As expected. the weight of the tide was still holding the boat against the pontoon, but it had slackened enough for the two of us to push the boat off and move our large round fender to the starboard quarter. Removing the mooring lines had no effect. A combination of heavy push with boat hook at the bow and gentle astern on the engine with the tiller to port, brought her quarter onto the fender and her bow away. Briskly forward on the throttle and we left the pontoon headed upstream looking for space to turn – briskly because there is a certain point when the tide will catch her and she turns downstream whatever I do – in this case it would have been into the cruiser moored astern of us.

The ferryman had mentioned that they would be playing cricket on the sand bar today to celebrate the particularly low spring tide. The short entrance to the river is very narrow, a few yards wide, rocks on one side, sand bar on the other. The light surf was clearly visible on the exposed sand bar as we crossed the river towards it.

Yealm sand bar – Great Mew Stone behind

There were yachts moored in Cellar Bay as well as many dinghies on the beach.

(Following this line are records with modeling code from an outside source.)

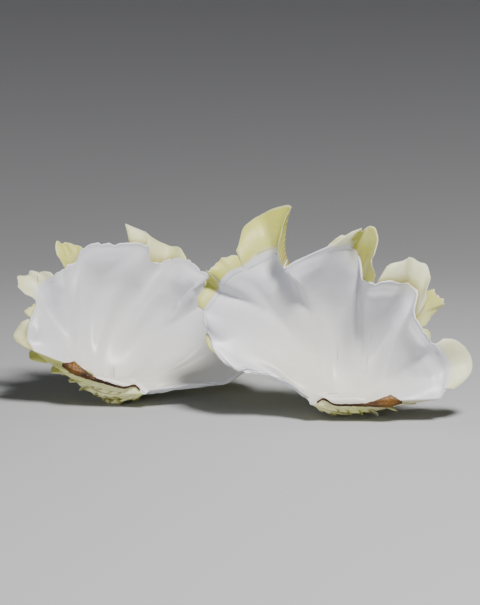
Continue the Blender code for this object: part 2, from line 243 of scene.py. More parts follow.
class Curve:
    """Smooth curve through points in space, read at any share of its length from 0 to 1."""

    def __init__(self, points: np.ndarray, bend: float = 0.5) -> None:
        """Set the knots by the steps' lengths to the power of bend, and slopes weighted by both neighbours.

        Args:
            points: The points, one a row.
            bend: 0.5 keeps the curve free of loops at short steps.
        """
        self.points = np.asarray(points, float)
        steps = np.linalg.norm(np.diff(self.points, axis=0), axis=1) ** bend
        self.knots = np.concatenate([[0.0], np.cumsum(steps)]) / steps.sum()
        self.set_slopes()

    def set_slopes(self) -> None:
        """Work out each knot's slope from the rises on both sides of it."""
        gaps = np.diff(self.knots)[:, None]
        rises = np.diff(self.points, axis=0) / gaps
        inner = (rises[:-1] * gaps[1:] + rises[1:] * gaps[:-1]) / (gaps[1:] + gaps[:-1])
        self.slopes = np.concatenate([rises[:1], inner, rises[-1:]])

    def at(self, share: np.ndarray) -> np.ndarray:
        """Points at shares of the length, by a cubic between the knots around each.

        Args:
            share: Shares from 0 to 1.

        Returns:
            Points, with one more axis for the coordinates.
        """
        share = np.clip(share, 0.0, 1.0)
        k = np.clip(np.searchsorted(self.knots, share, side="right") - 1, 0, len(self.knots) - 2)
        gap = (self.knots[k + 1] - self.knots[k])[..., None]
        t = (share - self.knots[k])[..., None] / gap
        return cubic(t, self.points[k], self.points[k + 1], gap * self.slopes[k], gap * self.slopes[k + 1])


class Skins:
    """Gathers grids and strips of points into one mesh with its UV, its tone and its skins."""

    def __init__(self) -> None:
        """Start with no points and no faces."""
        self.points: list[np.ndarray] = []
        self.spots: list[np.ndarray] = []
        self.tones: list[np.ndarray] = []
        self.faces: list[np.ndarray] = []
        self.slots: list[np.ndarray] = []
        self.count = 0
        self.opened = 0

    def add_points(self, points: np.ndarray, spots: np.ndarray, tone: np.ndarray | float) -> np.ndarray:
        """Add points, none of them below the floor, and return their numbers.

        Args:
            points: Places in mm, coordinates last.
            spots: UV place of each point, the pair last.
            tone: One tone value for all, or one a point.

        Returns:
            The points' numbers in the shape of the grid.
        """
        shape = points.shape[:-1]
        size = int(np.prod(shape))
        self.points.append(np.maximum(points.reshape(-1, 3), [-math.inf, -math.inf, 0.0]))
        self.spots.append(np.broadcast_to(spots, shape + (2,)).reshape(-1, 2))
        self.tones.append(np.broadcast_to(tone, shape).reshape(-1))
        ids = self.count + np.arange(size).reshape(shape)
        self.count += size
        return ids

    def add_grid(self, ids: np.ndarray, skin: Skin | np.ndarray) -> None:
        """Add the four-sided faces between a grid's numbers.

        Args:
            ids: Point numbers, in rows.
            skin: One skin for all faces, or slots that spread over the rows and columns of faces.
        """
        corners = [ids[:-1, :-1], ids[:-1, 1:], ids[1:, 1:], ids[1:, :-1]]
        faces = np.stack(corners, -1).reshape(-1, 4)
        slot = skin.value if isinstance(skin, Skin) else skin
        self.faces.append(faces)
        self.slots.append(np.broadcast_to(slot, (ids.shape[0] - 1, ids.shape[1] - 1)).reshape(-1))

    def add_strip(self, first: np.ndarray, second: np.ndarray, skin: Skin) -> None:
        """Close the gap between two chains with triangles, each chain stepping on by its share of the way.

        Args:
            first: Point numbers of one chain.
            second: Point numbers of the other, which starts and ends beside it.
            skin: The faces' skin.
        """
        a = np.linspace(0, 1, len(first))[1:]
        b = np.linspace(0, 1, len(second))[1:]
        beside_a = np.searchsorted(b, a, side="left")
        beside_b = np.searchsorted(a, b, side="right")
        steps_a = np.stack([first[:-1], first[1:], second[np.minimum(beside_a, len(second) - 1)]], -1)
        steps_b = np.stack([first[np.minimum(beside_b, len(first) - 1)], second[1:], second[:-1]], -1)
        faces = np.concatenate([steps_a, steps_b])
        self.faces.append(np.concatenate([faces, faces[:, -1:]], axis=1))
        self.slots.append(np.full(len(faces), skin.value))

    def add_fan(self, middle: np.ndarray, loop: np.ndarray, skin: Skin) -> None:
        """Add the triangles from a middle point to each step of a chain.

        Args:
            middle: The middle point's number, as an array of one.
            loop: Point numbers of the chain.
            skin: The faces' skin.
        """
        faces = np.stack([np.repeat(middle, len(loop) - 1), loop[1:], loop[:-1], loop[:-1]], -1)
        self.faces.append(faces)
        self.slots.append(np.full(len(faces), skin.value))

    def close_body(self) -> None:
        """Turn the faces added since the last call outward, by the sign of the volume that they enclose."""
        points = np.concatenate(self.points)
        volume = 0.0
        for faces in self.faces[self.opened:]:
            for far, last in ((1, 2), (2, 3)):
                volume += np.linalg.det(points[faces[:, [0, far, last]]]).sum()
        if volume < 0:
            self.faces[self.opened:] = [faces[:, ::-1] for faces in self.faces[self.opened:]]
        self.opened = len(self.faces)

    def mesh_object(self, name: str) -> bpy.types.Object:
        """Make the mesh, smooth, with its UV map and its tone, and link it to the scene.

        Args:
            name: The piece's name.

        Returns:
            The new object, which sits at the origin.
        """
        faces = np.concatenate(self.faces)
        slots = np.concatenate(self.slots)
        same = (faces == np.roll(faces, -1, axis=1)).any(axis=1)
        sides = np.where(same, 3, 4)
        keep = ~(same[:, None] & (faces == np.roll(faces, -1, axis=1)))
        corners = faces[keep]
        data = bpy.data.meshes.new(name)
        data.vertices.add(self.count)
        data.vertices.foreach_set("co", (np.concatenate(self.points) * MM).ravel())
        data.loops.add(len(corners))
        data.loops.foreach_set("vertex_index", corners)
        data.polygons.add(len(faces))
        data.polygons.foreach_set("loop_start", np.concatenate([[0], np.cumsum(sides)[:-1]]))
        data.polygons.foreach_set("material_index", slots)
        data.update(calc_edges=True)
        data.polygons.foreach_set("use_smooth", np.ones(len(faces), bool))
        data.uv_layers.new(name="growth").data.foreach_set("uv", np.concatenate(self.spots)[corners].ravel())
        data.attributes.new("tone", "FLOAT", "POINT").data.foreach_set("value", np.concatenate(self.tones))
        data.validate()
        piece = bpy.data.objects.new(name, data)
        bpy.context.scene.collection.objects.link(piece)
        return piece


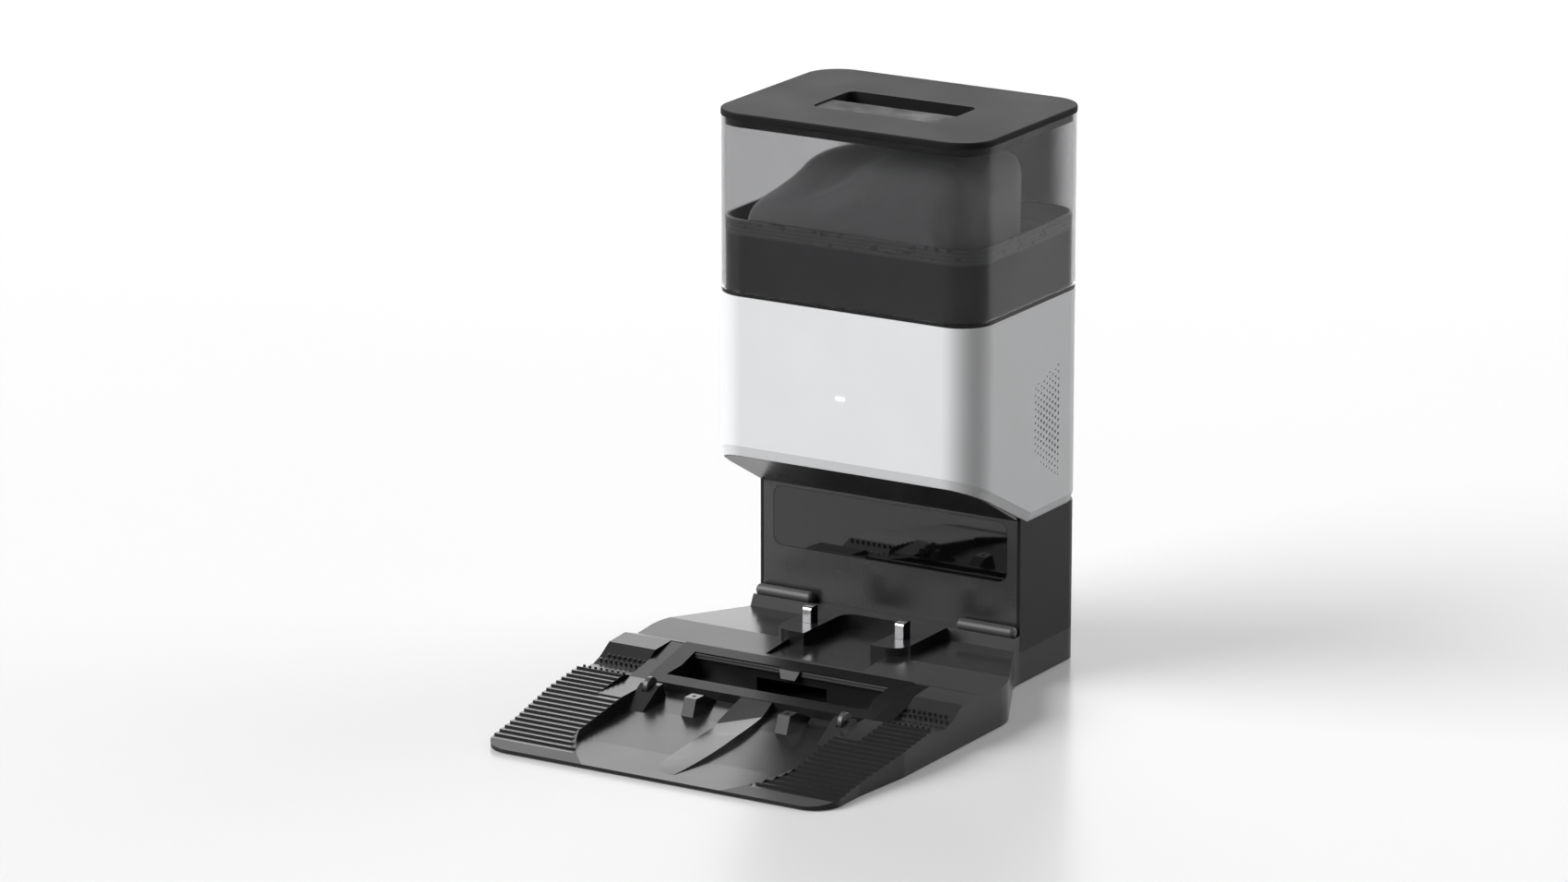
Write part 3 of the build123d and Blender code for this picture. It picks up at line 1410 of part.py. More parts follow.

People were on the sand bar – the whole area a hive of activity.

Yealm sand bar – exposed at low spring tide

A few minutes later we were through the entrance into an altogether different sea to the one we had met in the morning.

Yealm entrance – the extreme right hand yacht is in the channel.

Sailing close-hauled across the Bay towards Great Mew Stone, we noted the exposed Inner and Outer Slimers, tacked across to clear the Western Ebb Rocks, tacked again before we reached them, cleared Mewstone Ledge and eased away onto a close reach across to Cawsand. Then home on the incoming tide.

It was one of those days. No broken records, no prizes, just a great day sailing.